E aqui vem o assunto de interesse público que a assessoria palaciana não deveria dispensar com motes lapalicianos. Não interessa à sociedade discutir da culpa da cheia, e sim saber como o conjunto das usinas interage com ela. Lembre-se que neste ano, ou seja no início de seu ciclo de operação, estamos ainda lidando apenas com a variável água. Progressivamente, nos anos vindouros, passaremos a lidar com a variável água e com a variável sedimentos, na medida em que os mesmos se acumularem, pois aquele sobrevoado pela presidente é o rio com maior carga sedimentária do mundo, contribuindo com apenas 15% do volume de água do Rio Amazonas, porém com 50% de seus sedimentos.

É isso que Ministério Público, Defensoria Pública, OAB, assim como instituições da sociedade civil organizada que se dedicaram a estudar o tema querem saber. É isso que o ONS assume desconhecer quando interrompe a geração elétrica, apesar de se tratar do momento mais favorável para a mesma, e portanto com expressivos prejuízos econômicos resultantes (até porque as usinas já custaram aos cofres públicos mais do que o dobro do valor previsto quando se decidira construi-las). E isso também pode acabar com a peculiar troca de acusações entre os dois consórcios – ambos com empresas estatais como principal acionista – que não perdem ocasião para reforçar que, se fizeram algo errado, só foi para se defender de algo pior feito pelo outro.

O que a cheia histórica do Rio Madeira sugere é de acabar logo com este desconhecimento.
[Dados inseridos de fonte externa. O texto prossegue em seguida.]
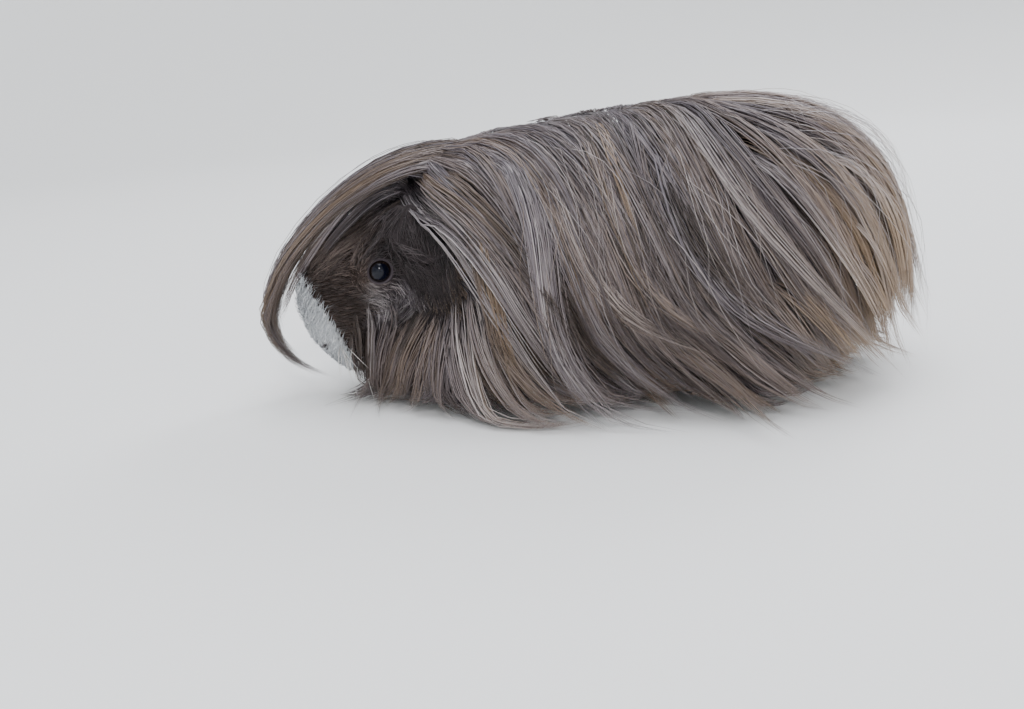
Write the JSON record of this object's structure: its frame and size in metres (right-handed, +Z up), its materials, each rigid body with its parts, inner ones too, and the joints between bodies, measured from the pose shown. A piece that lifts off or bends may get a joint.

O pior cenário é o de conviver com uma perspectiva de vulnerabilidade episódica do território nas cheias – que inviabiliza qualquer investimento e planejamento – e, ao mesmo tempo, com o deligamento periódico das usinas nos momentos mais propícios para a geração elétrica, como forma de mitigação parcial dos impactos a jusante, mesmo sem saber se isso tem efeito.

* Roberto Smeraldi, 53, jornalista, é diretor da OSCIP Amigos da Terra – Amazônia Brasileira.